* BEGIN *

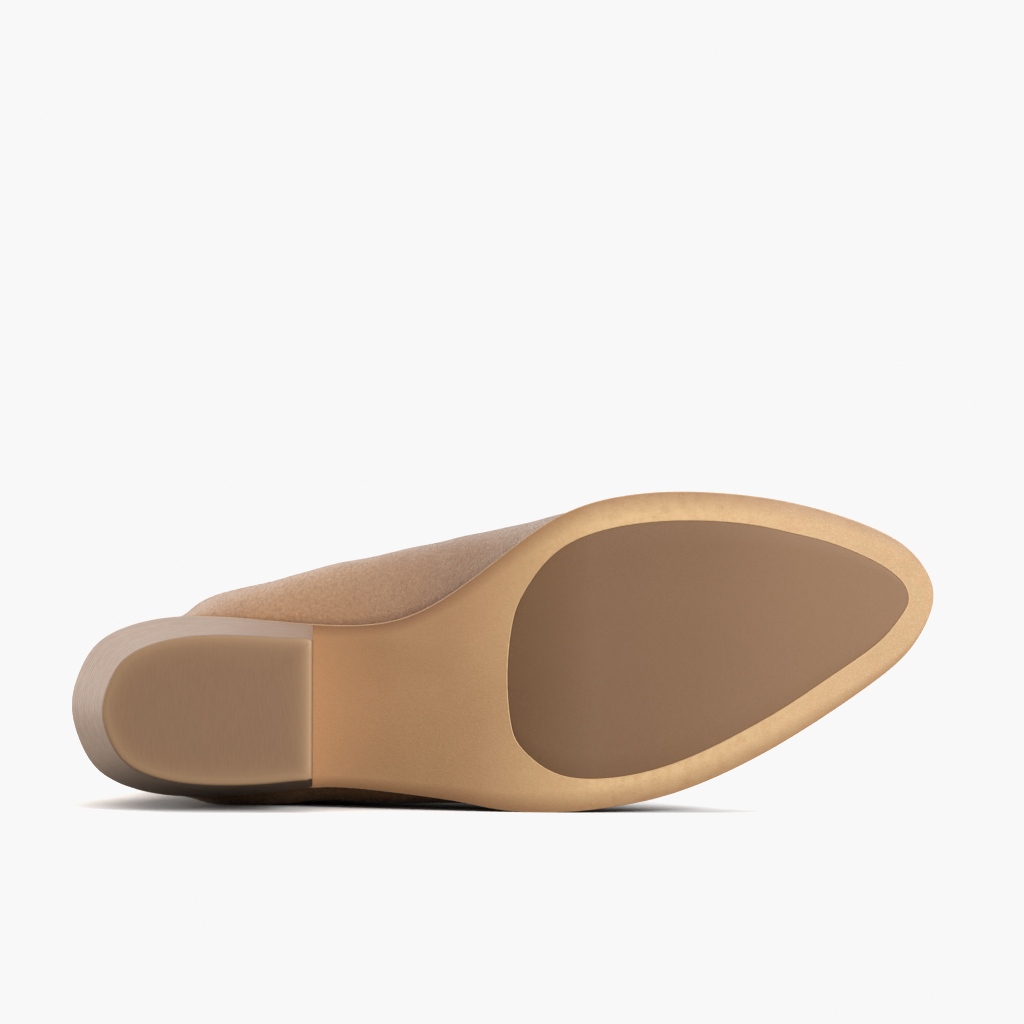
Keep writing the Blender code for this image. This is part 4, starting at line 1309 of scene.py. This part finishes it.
def only_for_camera(tree, plain, bright, output):
    """Shows the bright shader to the camera and the plain one to every other ray."""
    ray = tree.nodes.new("ShaderNodeLightPath")
    choice = tree.nodes.new("ShaderNodeMixShader")
    tree.links.new(ray.outputs["Is Camera Ray"], choice.inputs["Fac"])
    tree.links.new(plain.outputs[0], choice.inputs[1])
    tree.links.new(bright.outputs[0], choice.inputs[2])
    tree.links.new(choice.outputs["Shader"], tree.nodes[output].inputs["Surface"])


def floor_look():
    """White where the camera sees it; dim for bounced light, so the boot's underside stays dark."""
    look = Look("floor", (FLOOR_BOUNCE,) * 3, 0.9)
    open_sky = look.node("AmbientOcclusion", {"Distance": CONTACT_REACH}, samples=8).outputs["AO"]
    level = look.ramp(open_sky, 0, 1, 0.5 * FLOOR_SEEN, FLOOR_SEEN)
    shade = look.node("CombineColor", {"Red": level, "Green": level, "Blue": level})
    bright = look.node("BsdfDiffuse", {"Color": shade.outputs["Color"]})
    only_for_camera(look.tree, look.shader, bright, "Material Output")
    return look.made


floor_mesh.materials.append(floor_look())


def soft_light(name, place, target, size, power):
    light = bpy.data.lights.new(name, "AREA")
    light.shape = "RECTANGLE"
    light.size, light.size_y = size
    light.energy = power
    lamp = placed(name, light)
    lamp.location = place
    lamp.rotation_euler = (Vector(target) - Vector(place)).to_track_quat("-Z", "Y").to_euler()


soft_light("key", (0.66, -0.95, 0.46), (0.03, -0.05, 0.05), (0.5, 0.4), 13.6)
soft_light("left", (-0.62, 0.08, 0.11), (-0.12, -0.04, 0.04), (0.4, 0.20), 1.75)
soft_light("back", (-0.25, 0.85, 0.60), (-0.03, 0.0, 0.08), (1.2, 0.6), 1.3)

sun = bpy.data.lights.new("overhead", "SUN")
sun.energy = 1.4
sun.angle = math.radians(80)
placed("overhead", sun).rotation_euler = (math.radians(-25), math.radians(-32), 0)

world = bpy.data.worlds.new("studio")
world.use_nodes = True
background = world.node_tree.nodes["Background"]
seen = world.node_tree.nodes.new("ShaderNodeBackground")
for sky, strength in ((background, AMBIENT), (seen, 1.0)):
    sky.inputs["Color"].default_value = (1, 1, 1, 1)
    sky.inputs["Strength"].default_value = strength
only_for_camera(world.node_tree, background, seen, "World Output")
bpy.context.scene.world = world

# The brightest white is the photo's own pale background.
view = bpy.context.scene.view_settings
view.view_transform = "Standard"
view.use_curve_mapping = True
view.curve_mapping.extend = "HORIZONTAL"
view.curve_mapping.curves[3].points[1].location = (srgb(248, 248, 248)[0],) * 2
view.curve_mapping.update()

* END *

→ What you are asked to do
Reproduce only the lines from the top of the material through the one bearing "(math.radians(-25), math.radians(-32), 0)", each exactly as it stands.

→ Finished exercise
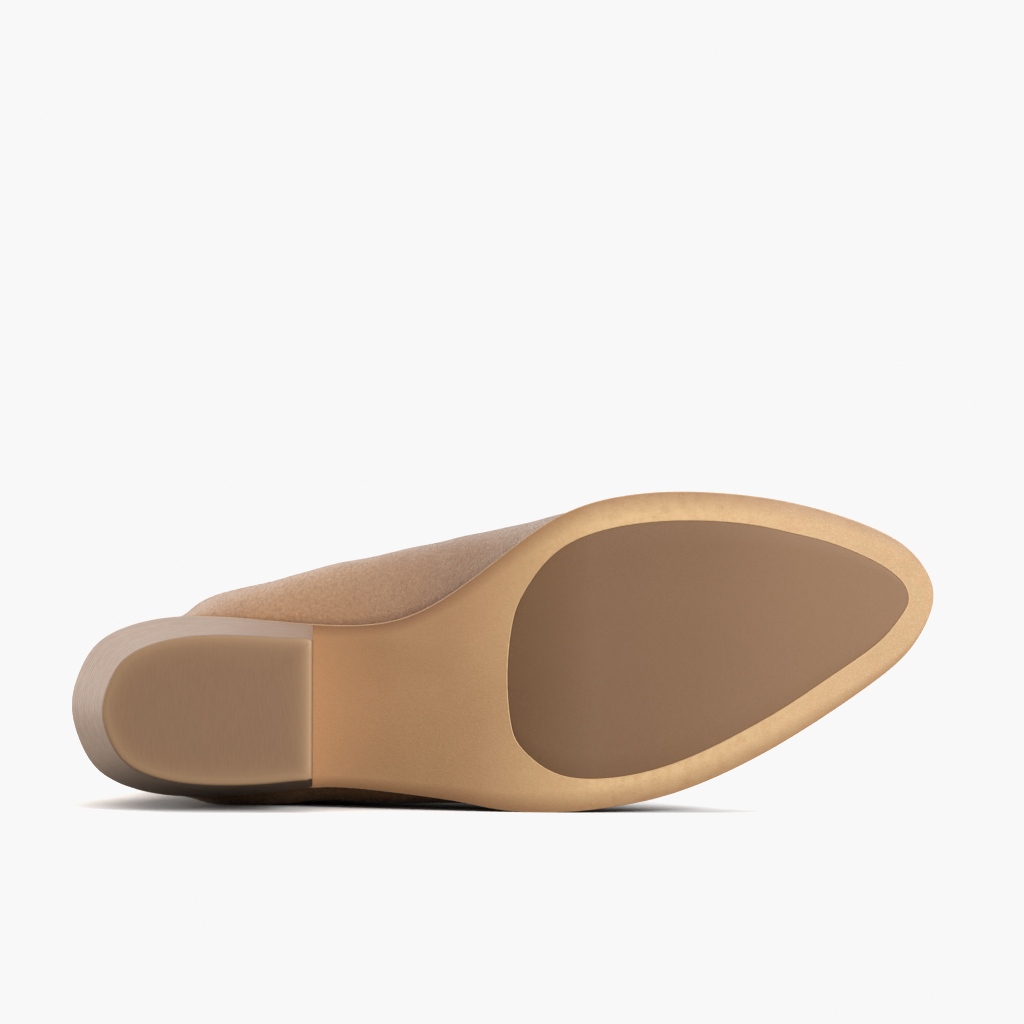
Keep writing the Blender code for this image. This is part 4, starting at line 1309 of scene.py. This part finishes it.
def only_for_camera(tree, plain, bright, output):
    """Shows the bright shader to the camera and the plain one to every other ray."""
    ray = tree.nodes.new("ShaderNodeLightPath")
    choice = tree.nodes.new("ShaderNodeMixShader")
    tree.links.new(ray.outputs["Is Camera Ray"], choice.inputs["Fac"])
    tree.links.new(plain.outputs[0], choice.inputs[1])
    tree.links.new(bright.outputs[0], choice.inputs[2])
    tree.links.new(choice.outputs["Shader"], tree.nodes[output].inputs["Surface"])


def floor_look():
    """White where the camera sees it; dim for bounced light, so the boot's underside stays dark."""
    look = Look("floor", (FLOOR_BOUNCE,) * 3, 0.9)
    open_sky = look.node("AmbientOcclusion", {"Distance": CONTACT_REACH}, samples=8).outputs["AO"]
    level = look.ramp(open_sky, 0, 1, 0.5 * FLOOR_SEEN, FLOOR_SEEN)
    shade = look.node("CombineColor", {"Red": level, "Green": level, "Blue": level})
    bright = look.node("BsdfDiffuse", {"Color": shade.outputs["Color"]})
    only_for_camera(look.tree, look.shader, bright, "Material Output")
    return look.made


floor_mesh.materials.append(floor_look())


def soft_light(name, place, target, size, power):
    light = bpy.data.lights.new(name, "AREA")
    light.shape = "RECTANGLE"
    light.size, light.size_y = size
    light.energy = power
    lamp = placed(name, light)
    lamp.location = place
    lamp.rotation_euler = (Vector(target) - Vector(place)).to_track_quat("-Z", "Y").to_euler()


soft_light("key", (0.66, -0.95, 0.46), (0.03, -0.05, 0.05), (0.5, 0.4), 13.6)
soft_light("left", (-0.62, 0.08, 0.11), (-0.12, -0.04, 0.04), (0.4, 0.20), 1.75)
soft_light("back", (-0.25, 0.85, 0.60), (-0.03, 0.0, 0.08), (1.2, 0.6), 1.3)

sun = bpy.data.lights.new("overhead", "SUN")
sun.energy = 1.4
sun.angle = math.radians(80)
placed("overhead", sun).rotation_euler = (math.radians(-25), math.radians(-32), 0)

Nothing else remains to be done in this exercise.